| CAD and scene scripts |
----

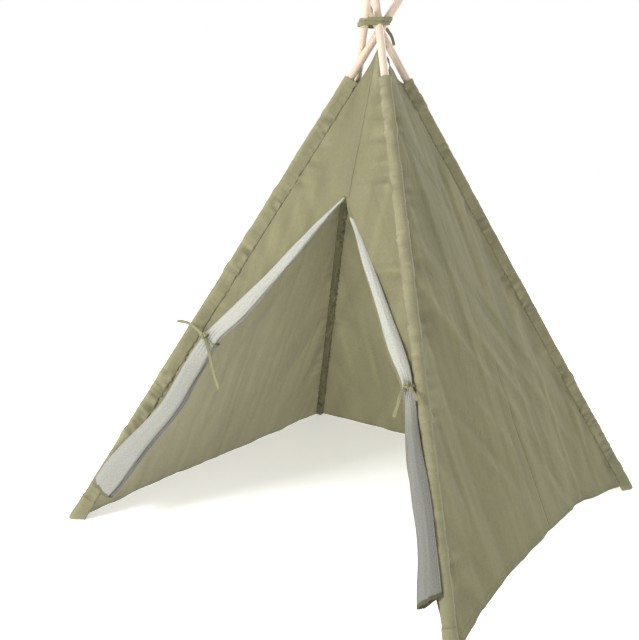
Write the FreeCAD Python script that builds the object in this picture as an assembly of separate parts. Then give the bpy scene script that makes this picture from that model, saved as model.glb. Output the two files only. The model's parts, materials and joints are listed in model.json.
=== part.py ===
"""Children's teepee tent: four crossed poles in fabric sleeves, four wall panels, a door tied open."""
import FreeCAD, Part
import math
import os

V = FreeCAD.Vector

# ---------------------------------------------------------------- driving dimensions (mm)
HALF_BASE = 600.0          # centre of the tent to a pole's axis on the floor, along X and along Y
CROSSING_Z = 1383.0        # height at which the poles cross
POLE_TOP_Z = 1600.0        # height of the pole tips
POLE_R = 11.0              # pole radius
TIP_ROUND = 4.0            # rounding of the pole tips
JOINT_Z = 800.0            # height of the joint between a pole's two sections
FERRULE_R = 11.5           # outer radius of the metal ferrule over that joint
FERRULE_BORE_R = 10.5      # its inner radius
FERRULE_LENGTH = 90.0
SPIGOT_R = 10.45           # turned-down pole ends inside the ferrule
SPIGOT_GAP = 1.0           # gap between the two pole ends inside the ferrule
SLEEVE_BORE_R = 12.3       # fabric sleeve round the pole
SLEEVE_R = 13.5
SLEEVE_TOP_Z = 1232.0
FOOT_POCKET_BORE_R = 13.8  # doubled fabric pocket that closes each sleeve at the floor
FOOT_POCKET_R = 15.4
FOOT_POCKET_LENGTH = 62.0
FOOT_POCKET_BASE = 2.0
WALL = 1.6                 # thickness of the wall fabric solids
WALL_TOP_Z = 1225.0        # where a wall leaves its sleeve and rises to the peak
SEAM_GAP = 0.4             # half the gap between the two halves of a wall
SLEEVE_CLEARANCE = 17.2    # wall edge to pole axis, measured across the panel

# Each pole: sides of the tent in X and Y, then how far it passes the centre line at the crossing,
# along the tangent and along the radius. The four values keep the crossed poles apart.
POLES = {
    "front_right": (1, -1, -12.0, 0.0),
    "back_right": (1, 1, 44.0, -8.0),
    "back_left": (-1, 1, 50.0, 0.0),
    "front_left": (-1, -1, -18.0, -10.0),
}
# Each wall: its two poles from left to right as seen from outside, the height of its peak, and the
# height of its hem beside the poles and at the middle.
WALLS = {
    "front": ("front_left", "front_right", 1322.0, 8.0, 8.0),
    "right": ("front_right", "back_right", 1322.0, 26.0, 74.0),
    "back": ("back_right", "back_left", 1322.0, 6.0, 9.0),
    "left": ("back_left", "front_left", 1285.0, 6.0, 9.0),
}

# Door, in the front panel's own coordinates: across from its centre line, up along its slope.
SLIT_TOP = (31.0, 1012.0)
PLACKET_WIDTH = 26.0
PLACKET_BELOW = 14.0       # how far the placket runs on below the top of the slit
# Each flap is gathered against its pole: across, up, half width.
FLAP_ROUTES = {
    "left": [(22.0, 984.0, 6.0), (-118.0, 785.0, 25.0), (-278.0, 577.0, 13.0), (-360.0, 398.0, 25.0),
             (-492.0, 172.0, 42.0)],
    "right": [(58.0, 978.0, 6.0), (223.0, 746.0, 20.0), (355.0, 558.0, 13.0), (391.0, 476.0, 17.0),
              (456.0, 311.0, 23.0), (509.0, 150.0, 23.0)],
}
FOLD_LAYER = (18.5, 24.5)  # the gathered part next to the pole, in front of the panel
EDGE_LAYER = (25.5, 31.5)  # the free edge's roll, in front of that
TIE_AT = {"left": 2, "right": 2}          # the route's point where the flap is tied
TIE_WIDTH = 10.0
TIE_THICK = 1.2
TIE_BAND_BACK = 20.5       # where the band's two ends stop behind the flap, clear of the folded sleeve
KNOT_SIZE = (20.0, 15.0, 11.0)
TAB_LENGTH = 34.0          # shortest reach of the tab that holds the tie, from beside the sleeve

APEX_WRAP_HEIGHT = 28.0
APEX_WRAP_THICK = 2.4
APEX_KNOT_SIZE = (22.0, 12.0, 18.0)
TAIL_R = 2.0               # the tie tapes' tails, as round cords

BIG = 4000.0


# ---------------------------------------------------------------- poles
def pole_directions(name):
    """Unit radius and tangent of a pole's corner, seen from above."""
    side_x, side_y = POLES[name][:2]
    radius = V(side_x, side_y, 0).normalize()
    return radius, V(-radius.y, radius.x, 0)


def pole_foot(name):
    side_x, side_y = POLES[name][:2]
    return V(side_x * HALF_BASE, side_y * HALF_BASE, 0)


def pole_crossing(name):
    radius, tangent = pole_directions(name)
    along_tangent, along_radius = POLES[name][2:]
    return radius * along_radius + tangent * along_tangent + V(0, 0, CROSSING_Z)


def pole_at(name, z):
    foot = pole_foot(name)
    return foot + (pole_crossing(name) - foot) * (z / CROSSING_Z)


def pole_axis(name):
    return (pole_crossing(name) - pole_foot(name)).normalize()


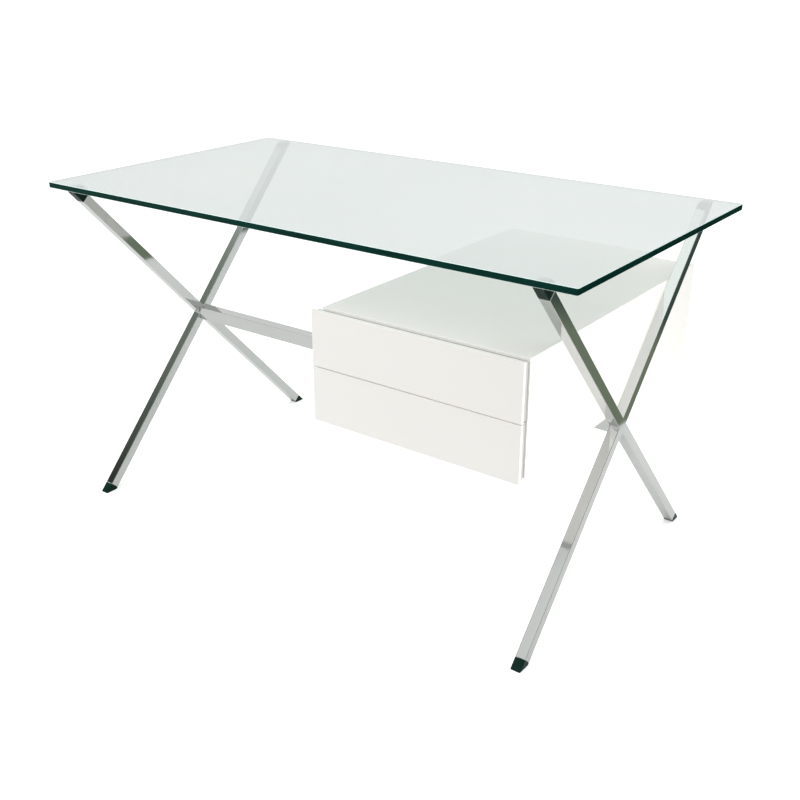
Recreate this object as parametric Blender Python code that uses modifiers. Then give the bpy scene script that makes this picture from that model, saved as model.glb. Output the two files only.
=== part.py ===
"""Glass-topped manicure table: a clear plate on two chrome X ends, with a two-drawer case.

Metres, +Z up. The origin is on the floor under the middle of the glass. +X runs along the
table's length, and the drawers open towards -Y, the side where the technician sits.
"""
import math

import bmesh
import bpy
from mathutils import Matrix, Vector

# ---------------------------------------------------------------- driving dimensions
GAP = 0.0003                # clearance kept between pieces that touch

TABLE_LENGTH = 1.220
TABLE_DEPTH = 0.660
TABLE_HEIGHT = 0.700
GLASS_THICKNESS = 0.012
GLASS_CORNER = 0.003        # radius of the plate's four corners, seen from above
GLASS_ARRIS = 0.0008        # ground edge of the plate

LEG_SIZE = 0.020            # square tube of the X ends
LEG_WALL = 0.002
LEG_CORNER = 0.001
END_X = 0.543               # plane of each X end, left and right of the middle
PAD_Y = 0.316               # where a leg's axis meets the glass
FOOT_Y = 0.323              # where a leg's axis meets the floor
HUB_Z = 0.345               # height of the crossing, and of the stretcher rail

RAIL_SIZE = 0.028
RAIL_WALL = 0.002

PAD_LENGTH = 0.024          # rubber between tube end and glass, along the leg's axis
FOOT_LENGTH = 0.0145        # rubber between tube end and floor, along the leg's axis
SPIGOT_LENGTH = 0.016       # plug of a pad or foot inside its tube
SPIGOT_ROOT = 0.003         # the plug starts this far inside the rubber block

CASE_LEFT = 0.108
CASE_RIGHT = 0.528
CASE_FRONT = -0.311
CASE_BACK = 0.330
CASE_HEIGHT = 0.208
BOARD = 0.016               # case boards
BACK_BOARD = 0.008
BOARD_EDGE = 0.0008

FRONT_LEFT = 0.098          # the fronts overhang the case on the left
FRONT_FACE = -0.330
FRONT_THICKNESS = 0.009
FRONT_DROP = 0.0045         # the lower front hangs below the case
FRONT_TOP_STEP = 0.0015     # the upper front stops below the case's top
FRONT_SPLIT = 0.0026        # gap between the two fronts
REVEAL_INSET = 0.003        # the inner front is smaller than the front all round
CLOSING_GAP = 0.001         # between the inner front and the case

DRAWER_BOARD = 0.012
DRAWER_SIDE_HEIGHT = 0.060
DRAWER_BOTTOM = 0.005
DRAWER_DEPTH = 0.500
DRAWER_BOTTOM_RISE = 0.008  # underside of the drawer bottom above the sides' lower edge
DRAWER_BACK_DROP = 0.008    # the back board is lower than the sides

SLIDE_SPACE = 0.0127        # between the case side and the drawer side
SLIDE_LENGTH = 0.450
SLIDE_SHEET = 0.0015
SLIDE_OUTER_HEIGHT = 0.027
SLIDE_INNER_HEIGHT = 0.022
SLIDE_OUTER_DEPTH = 0.010
SLIDE_SETBACK = 0.008       # front end of the slides behind the case's front edge

BRACKET_X = (0.190, 0.446)  # the two bracket pairs that carry the case on the rail
BRACKET_WIDTH = 0.040
BRACKET_REACH = 0.040
BRACKET_DROP = 0.024
BRACKET_SHEET = 0.003
BOLT_RADIUS = 0.003
BOLT_HEAD_RADIUS = 0.0055
BOLT_HEAD_HEIGHT = 0.0035
BOLT_TAIL = 0.0015          # thread standing out of the nut
NUT_RADIUS = 0.0058
NUT_HEIGHT = 0.005
SCREW_RADIUS = 0.002
SCREW_HEAD_RADIUS = 0.004
SCREW_HEAD_HEIGHT = 0.0024
SCREW_LENGTH = 0.014
SCREW_Y = 0.036             # screws in the brackets' flat legs
HOLE_CLEARANCE = 0.0003
TURNED_STEPS = 20

SIDES = (("left", -1), ("right", 1))
ROWS = (("front", -1), ("rear", 1))

# ---------------------------------------------------------------- levels worked out
GLASS_UNDERSIDE = TABLE_HEIGHT - GLASS_THICKNESS
RAIL_TOP = HUB_Z + RAIL_SIZE / 2
CASE_BOTTOM = RAIL_TOP + GAP
CASE_TOP = CASE_BOTTOM + CASE_HEIGHT
INNER_LEFT = CASE_LEFT + BOARD
INNER_RIGHT = CASE_RIGHT - BOARD
INNER_BOTTOM = CASE_BOTTOM + BOARD
INNER_TOP = CASE_TOP - BOARD
FRONTS_BOTTOM = CASE_BOTTOM - FRONT_DROP
FRONTS_TOP = CASE_TOP - FRONT_TOP_STEP
FRONT_HEIGHT = (FRONTS_TOP - FRONTS_BOTTOM - FRONT_SPLIT) / 2
INNER_FRONT_BACK = CASE_FRONT - CLOSING_GAP
DRAWER_LEFT = INNER_LEFT + SLIDE_SPACE
DRAWER_RIGHT = INNER_RIGHT - SLIDE_SPACE


# ---------------------------------------------------------------- scene and materials
def clear_scene():
    for old in list(bpy.data.objects):
        bpy.data.objects.remove(old, do_unlink=True)


def make_collection(name):
    collection = bpy.data.collections.new(name)
    bpy.context.scene.collection.children.link(collection)
    return collection


def make_material(name, color, roughness, metallic):
    material = bpy.data.materials.new(name)
    material.use_nodes = True
    shader = material.node_tree.nodes["Principled BSDF"]
    shader.inputs["Base Color"].default_value = (*color, 1.0)
    shader.inputs["Roughness"].default_value = roughness
    shader.inputs["Metallic"].default_value = metallic
    return material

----

| Work to be completed |
Write out exactly the lines from the start of the material through the line with "SLEEVE_CLEARANCE = 17.2". No other output is expected.

| Answer below |
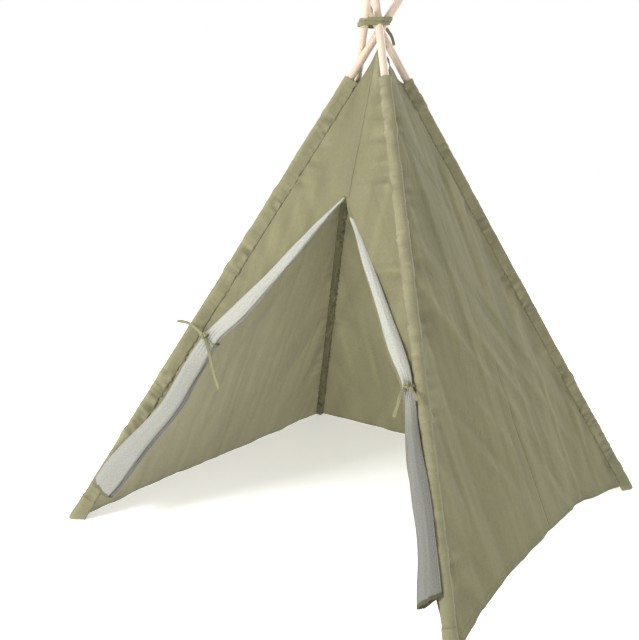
Write the FreeCAD Python script that builds the object in this picture as an assembly of separate parts. Then give the bpy scene script that makes this picture from that model, saved as model.glb. Output the two files only. The model's parts, materials and joints are listed in model.json.
=== part.py ===
"""Children's teepee tent: four crossed poles in fabric sleeves, four wall panels, a door tied open."""
import FreeCAD, Part
import math
import os

V = FreeCAD.Vector

# ---------------------------------------------------------------- driving dimensions (mm)
HALF_BASE = 600.0          # centre of the tent to a pole's axis on the floor, along X and along Y
CROSSING_Z = 1383.0        # height at which the poles cross
POLE_TOP_Z = 1600.0        # height of the pole tips
POLE_R = 11.0              # pole radius
TIP_ROUND = 4.0            # rounding of the pole tips
JOINT_Z = 800.0            # height of the joint between a pole's two sections
FERRULE_R = 11.5           # outer radius of the metal ferrule over that joint
FERRULE_BORE_R = 10.5      # its inner radius
FERRULE_LENGTH = 90.0
SPIGOT_R = 10.45           # turned-down pole ends inside the ferrule
SPIGOT_GAP = 1.0           # gap between the two pole ends inside the ferrule
SLEEVE_BORE_R = 12.3       # fabric sleeve round the pole
SLEEVE_R = 13.5
SLEEVE_TOP_Z = 1232.0
FOOT_POCKET_BORE_R = 13.8  # doubled fabric pocket that closes each sleeve at the floor
FOOT_POCKET_R = 15.4
FOOT_POCKET_LENGTH = 62.0
FOOT_POCKET_BASE = 2.0
WALL = 1.6                 # thickness of the wall fabric solids
WALL_TOP_Z = 1225.0        # where a wall leaves its sleeve and rises to the peak
SEAM_GAP = 0.4             # half the gap between the two halves of a wall
SLEEVE_CLEARANCE = 17.2    # wall edge to pole axis, measured across the panel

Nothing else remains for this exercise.